### Listing

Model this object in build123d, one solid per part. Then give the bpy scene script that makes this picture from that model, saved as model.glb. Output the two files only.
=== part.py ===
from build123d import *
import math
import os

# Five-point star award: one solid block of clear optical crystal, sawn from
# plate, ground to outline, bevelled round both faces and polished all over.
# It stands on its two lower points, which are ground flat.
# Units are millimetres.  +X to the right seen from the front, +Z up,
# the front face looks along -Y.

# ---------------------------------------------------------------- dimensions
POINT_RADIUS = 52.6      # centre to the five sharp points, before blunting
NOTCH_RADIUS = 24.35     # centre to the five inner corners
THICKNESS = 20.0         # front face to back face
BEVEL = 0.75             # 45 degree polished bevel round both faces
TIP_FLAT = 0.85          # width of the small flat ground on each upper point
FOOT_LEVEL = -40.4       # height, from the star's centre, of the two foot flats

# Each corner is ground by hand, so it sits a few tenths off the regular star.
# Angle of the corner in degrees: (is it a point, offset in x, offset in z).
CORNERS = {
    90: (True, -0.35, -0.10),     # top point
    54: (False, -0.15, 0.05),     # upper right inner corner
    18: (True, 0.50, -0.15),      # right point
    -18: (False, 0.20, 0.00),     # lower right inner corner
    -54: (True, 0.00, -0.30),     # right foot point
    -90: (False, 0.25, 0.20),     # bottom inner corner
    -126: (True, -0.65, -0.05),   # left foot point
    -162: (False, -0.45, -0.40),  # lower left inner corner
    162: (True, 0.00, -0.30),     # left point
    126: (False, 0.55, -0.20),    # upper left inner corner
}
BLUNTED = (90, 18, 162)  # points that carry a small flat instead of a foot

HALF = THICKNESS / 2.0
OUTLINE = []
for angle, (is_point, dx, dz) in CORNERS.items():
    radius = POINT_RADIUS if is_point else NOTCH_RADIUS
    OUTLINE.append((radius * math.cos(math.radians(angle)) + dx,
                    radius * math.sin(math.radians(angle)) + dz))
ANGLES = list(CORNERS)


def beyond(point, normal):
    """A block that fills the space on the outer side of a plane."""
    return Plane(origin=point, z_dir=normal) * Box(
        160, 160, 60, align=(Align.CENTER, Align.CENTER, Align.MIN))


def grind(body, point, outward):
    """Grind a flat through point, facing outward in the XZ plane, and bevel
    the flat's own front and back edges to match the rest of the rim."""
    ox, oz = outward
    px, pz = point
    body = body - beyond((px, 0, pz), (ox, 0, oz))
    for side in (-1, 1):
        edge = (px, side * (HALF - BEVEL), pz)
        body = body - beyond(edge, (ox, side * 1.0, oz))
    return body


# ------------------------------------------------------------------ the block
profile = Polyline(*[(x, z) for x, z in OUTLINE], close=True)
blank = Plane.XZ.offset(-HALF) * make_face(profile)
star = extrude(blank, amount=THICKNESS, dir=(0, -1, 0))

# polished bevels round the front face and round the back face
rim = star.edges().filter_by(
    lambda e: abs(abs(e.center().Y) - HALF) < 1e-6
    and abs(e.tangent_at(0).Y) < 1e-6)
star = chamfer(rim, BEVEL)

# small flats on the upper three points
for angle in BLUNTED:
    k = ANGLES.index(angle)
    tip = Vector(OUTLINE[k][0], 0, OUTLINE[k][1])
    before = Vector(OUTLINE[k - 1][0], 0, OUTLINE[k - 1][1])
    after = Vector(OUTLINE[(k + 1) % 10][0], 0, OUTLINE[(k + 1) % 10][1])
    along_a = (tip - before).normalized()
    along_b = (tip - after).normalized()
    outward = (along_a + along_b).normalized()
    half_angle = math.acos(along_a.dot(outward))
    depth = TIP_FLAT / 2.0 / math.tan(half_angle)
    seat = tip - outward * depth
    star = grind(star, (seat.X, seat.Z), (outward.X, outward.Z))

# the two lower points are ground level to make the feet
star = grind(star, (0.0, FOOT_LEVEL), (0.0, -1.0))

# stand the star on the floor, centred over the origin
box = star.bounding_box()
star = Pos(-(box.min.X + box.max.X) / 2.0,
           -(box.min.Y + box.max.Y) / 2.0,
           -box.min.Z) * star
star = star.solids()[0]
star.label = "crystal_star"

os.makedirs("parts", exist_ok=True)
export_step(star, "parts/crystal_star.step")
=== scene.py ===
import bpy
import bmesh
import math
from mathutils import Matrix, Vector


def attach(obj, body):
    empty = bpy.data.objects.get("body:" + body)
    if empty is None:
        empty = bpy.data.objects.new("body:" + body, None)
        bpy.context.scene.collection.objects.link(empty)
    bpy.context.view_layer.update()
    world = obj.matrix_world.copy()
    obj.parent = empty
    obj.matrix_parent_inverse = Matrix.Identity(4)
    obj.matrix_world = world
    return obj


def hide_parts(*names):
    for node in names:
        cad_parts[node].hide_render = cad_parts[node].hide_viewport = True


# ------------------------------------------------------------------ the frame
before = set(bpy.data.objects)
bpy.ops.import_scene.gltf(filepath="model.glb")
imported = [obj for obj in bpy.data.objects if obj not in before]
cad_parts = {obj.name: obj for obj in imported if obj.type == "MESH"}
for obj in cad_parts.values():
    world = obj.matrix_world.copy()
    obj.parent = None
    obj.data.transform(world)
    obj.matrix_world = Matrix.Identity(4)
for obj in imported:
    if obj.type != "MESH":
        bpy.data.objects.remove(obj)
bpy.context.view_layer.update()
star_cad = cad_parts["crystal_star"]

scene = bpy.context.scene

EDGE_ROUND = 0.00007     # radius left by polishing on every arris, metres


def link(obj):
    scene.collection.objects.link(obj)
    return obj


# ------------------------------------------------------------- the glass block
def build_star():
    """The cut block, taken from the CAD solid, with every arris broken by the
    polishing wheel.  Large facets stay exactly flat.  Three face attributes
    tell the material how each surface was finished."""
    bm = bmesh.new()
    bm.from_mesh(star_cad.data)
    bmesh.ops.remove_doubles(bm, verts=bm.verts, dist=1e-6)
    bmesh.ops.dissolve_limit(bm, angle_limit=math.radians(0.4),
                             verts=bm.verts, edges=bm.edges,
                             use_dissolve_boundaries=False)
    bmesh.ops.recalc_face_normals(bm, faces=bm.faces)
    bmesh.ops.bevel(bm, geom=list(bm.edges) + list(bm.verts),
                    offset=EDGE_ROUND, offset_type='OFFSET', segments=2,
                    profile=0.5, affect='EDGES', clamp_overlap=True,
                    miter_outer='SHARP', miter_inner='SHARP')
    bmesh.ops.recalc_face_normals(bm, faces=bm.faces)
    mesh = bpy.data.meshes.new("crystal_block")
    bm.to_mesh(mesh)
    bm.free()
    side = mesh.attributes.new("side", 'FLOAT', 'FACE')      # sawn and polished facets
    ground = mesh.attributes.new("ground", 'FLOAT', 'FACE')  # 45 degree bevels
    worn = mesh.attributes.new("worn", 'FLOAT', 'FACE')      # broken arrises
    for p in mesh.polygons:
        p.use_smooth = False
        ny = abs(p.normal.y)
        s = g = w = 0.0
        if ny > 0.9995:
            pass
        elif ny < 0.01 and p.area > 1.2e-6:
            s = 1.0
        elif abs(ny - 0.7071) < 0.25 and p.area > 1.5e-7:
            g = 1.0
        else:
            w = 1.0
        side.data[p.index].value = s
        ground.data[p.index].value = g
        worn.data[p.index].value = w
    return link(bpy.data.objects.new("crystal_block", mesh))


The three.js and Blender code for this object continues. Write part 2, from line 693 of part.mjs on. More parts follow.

### Work to complete
Go through the entries and repeat each one exactly.

### Written solution
Model this object in build123d, one solid per part. Then give the bpy scene script that makes this picture from that model, saved as model.glb. Output the two files only.
=== part.py ===
from build123d import *
import math
import os

# Five-point star award: one solid block of clear optical crystal, sawn from
# plate, ground to outline, bevelled round both faces and polished all over.
# It stands on its two lower points, which are ground flat.
# Units are millimetres.  +X to the right seen from the front, +Z up,
# the front face looks along -Y.

# ---------------------------------------------------------------- dimensions
POINT_RADIUS = 52.6      # centre to the five sharp points, before blunting
NOTCH_RADIUS = 24.35     # centre to the five inner corners
THICKNESS = 20.0         # front face to back face
BEVEL = 0.75             # 45 degree polished bevel round both faces
TIP_FLAT = 0.85          # width of the small flat ground on each upper point
FOOT_LEVEL = -40.4       # height, from the star's centre, of the two foot flats

# Each corner is ground by hand, so it sits a few tenths off the regular star.
# Angle of the corner in degrees: (is it a point, offset in x, offset in z).
CORNERS = {
    90: (True, -0.35, -0.10),     # top point
    54: (False, -0.15, 0.05),     # upper right inner corner
    18: (True, 0.50, -0.15),      # right point
    -18: (False, 0.20, 0.00),     # lower right inner corner
    -54: (True, 0.00, -0.30),     # right foot point
    -90: (False, 0.25, 0.20),     # bottom inner corner
    -126: (True, -0.65, -0.05),   # left foot point
    -162: (False, -0.45, -0.40),  # lower left inner corner
    162: (True, 0.00, -0.30),     # left point
    126: (False, 0.55, -0.20),    # upper left inner corner
}
BLUNTED = (90, 18, 162)  # points that carry a small flat instead of a foot

HALF = THICKNESS / 2.0
OUTLINE = []
for angle, (is_point, dx, dz) in CORNERS.items():
    radius = POINT_RADIUS if is_point else NOTCH_RADIUS
    OUTLINE.append((radius * math.cos(math.radians(angle)) + dx,
                    radius * math.sin(math.radians(angle)) + dz))
ANGLES = list(CORNERS)


def beyond(point, normal):
    """A block that fills the space on the outer side of a plane."""
    return Plane(origin=point, z_dir=normal) * Box(
        160, 160, 60, align=(Align.CENTER, Align.CENTER, Align.MIN))


def grind(body, point, outward):
    """Grind a flat through point, facing outward in the XZ plane, and bevel
    the flat's own front and back edges to match the rest of the rim."""
    ox, oz = outward
    px, pz = point
    body = body - beyond((px, 0, pz), (ox, 0, oz))
    for side in (-1, 1):
        edge = (px, side * (HALF - BEVEL), pz)
        body = body - beyond(edge, (ox, side * 1.0, oz))
    return body


# ------------------------------------------------------------------ the block
profile = Polyline(*[(x, z) for x, z in OUTLINE], close=True)
blank = Plane.XZ.offset(-HALF) * make_face(profile)
star = extrude(blank, amount=THICKNESS, dir=(0, -1, 0))

# polished bevels round the front face and round the back face
rim = star.edges().filter_by(
    lambda e: abs(abs(e.center().Y) - HALF) < 1e-6
    and abs(e.tangent_at(0).Y) < 1e-6)
star = chamfer(rim, BEVEL)

# small flats on the upper three points
for angle in BLUNTED:
    k = ANGLES.index(angle)
    tip = Vector(OUTLINE[k][0], 0, OUTLINE[k][1])
    before = Vector(OUTLINE[k - 1][0], 0, OUTLINE[k - 1][1])
    after = Vector(OUTLINE[(k + 1) % 10][0], 0, OUTLINE[(k + 1) % 10][1])
    along_a = (tip - before).normalized()
    along_b = (tip - after).normalized()
    outward = (along_a + along_b).normalized()
    half_angle = math.acos(along_a.dot(outward))
    depth = TIP_FLAT / 2.0 / math.tan(half_angle)
    seat = tip - outward * depth
    star = grind(star, (seat.X, seat.Z), (outward.X, outward.Z))

# the two lower points are ground level to make the feet
star = grind(star, (0.0, FOOT_LEVEL), (0.0, -1.0))

# stand the star on the floor, centred over the origin
box = star.bounding_box()
star = Pos(-(box.min.X + box.max.X) / 2.0,
           -(box.min.Y + box.max.Y) / 2.0,
           -box.min.Z) * star
star = star.solids()[0]
star.label = "crystal_star"

os.makedirs("parts", exist_ok=True)
export_step(star, "parts/crystal_star.step")
=== scene.py ===
import bpy
import bmesh
import math
from mathutils import Matrix, Vector


def attach(obj, body):
    empty = bpy.data.objects.get("body:" + body)
    if empty is None:
        empty = bpy.data.objects.new("body:" + body, None)
        bpy.context.scene.collection.objects.link(empty)
    bpy.context.view_layer.update()
    world = obj.matrix_world.copy()
    obj.parent = empty
    obj.matrix_parent_inverse = Matrix.Identity(4)
    obj.matrix_world = world
    return obj


def hide_parts(*names):
    for node in names:
        cad_parts[node].hide_render = cad_parts[node].hide_viewport = True


# ------------------------------------------------------------------ the frame
before = set(bpy.data.objects)
bpy.ops.import_scene.gltf(filepath="model.glb")
imported = [obj for obj in bpy.data.objects if obj not in before]
cad_parts = {obj.name: obj for obj in imported if obj.type == "MESH"}
for obj in cad_parts.values():
    world = obj.matrix_world.copy()
    obj.parent = None
    obj.data.transform(world)
    obj.matrix_world = Matrix.Identity(4)
for obj in imported:
    if obj.type != "MESH":
        bpy.data.objects.remove(obj)
bpy.context.view_layer.update()
star_cad = cad_parts["crystal_star"]

scene = bpy.context.scene

EDGE_ROUND = 0.00007     # radius left by polishing on every arris, metres


def link(obj):
    scene.collection.objects.link(obj)
    return obj


# ------------------------------------------------------------- the glass block
def build_star():
    """The cut block, taken from the CAD solid, with every arris broken by the
    polishing wheel.  Large facets stay exactly flat.  Three face attributes
    tell the material how each surface was finished."""
    bm = bmesh.new()
    bm.from_mesh(star_cad.data)
    bmesh.ops.remove_doubles(bm, verts=bm.verts, dist=1e-6)
    bmesh.ops.dissolve_limit(bm, angle_limit=math.radians(0.4),
                             verts=bm.verts, edges=bm.edges,
                             use_dissolve_boundaries=False)
    bmesh.ops.recalc_face_normals(bm, faces=bm.faces)
    bmesh.ops.bevel(bm, geom=list(bm.edges) + list(bm.verts),
                    offset=EDGE_ROUND, offset_type='OFFSET', segments=2,
                    profile=0.5, affect='EDGES', clamp_overlap=True,
                    miter_outer='SHARP', miter_inner='SHARP')
    bmesh.ops.recalc_face_normals(bm, faces=bm.faces)
    mesh = bpy.data.meshes.new("crystal_block")
    bm.to_mesh(mesh)
    bm.free()
    side = mesh.attributes.new("side", 'FLOAT', 'FACE')      # sawn and polished facets
    ground = mesh.attributes.new("ground", 'FLOAT', 'FACE')  # 45 degree bevels
    worn = mesh.attributes.new("worn", 'FLOAT', 'FACE')      # broken arrises
    for p in mesh.polygons:
        p.use_smooth = False
        ny = abs(p.normal.y)
        s = g = w = 0.0
        if ny > 0.9995:
            pass
        elif ny < 0.01 and p.area > 1.2e-6:
            s = 1.0
        elif abs(ny - 0.7071) < 0.25 and p.area > 1.5e-7:
            g = 1.0
        else:
            w = 1.0
        side.data[p.index].value = s
        ground.data[p.index].value = g
        worn.data[p.index].value = w
    return link(bpy.data.objects.new("crystal_block", mesh))


The three.js and Blender code for this object continues. Write part 2, from line 693 of part.mjs on. More parts follow.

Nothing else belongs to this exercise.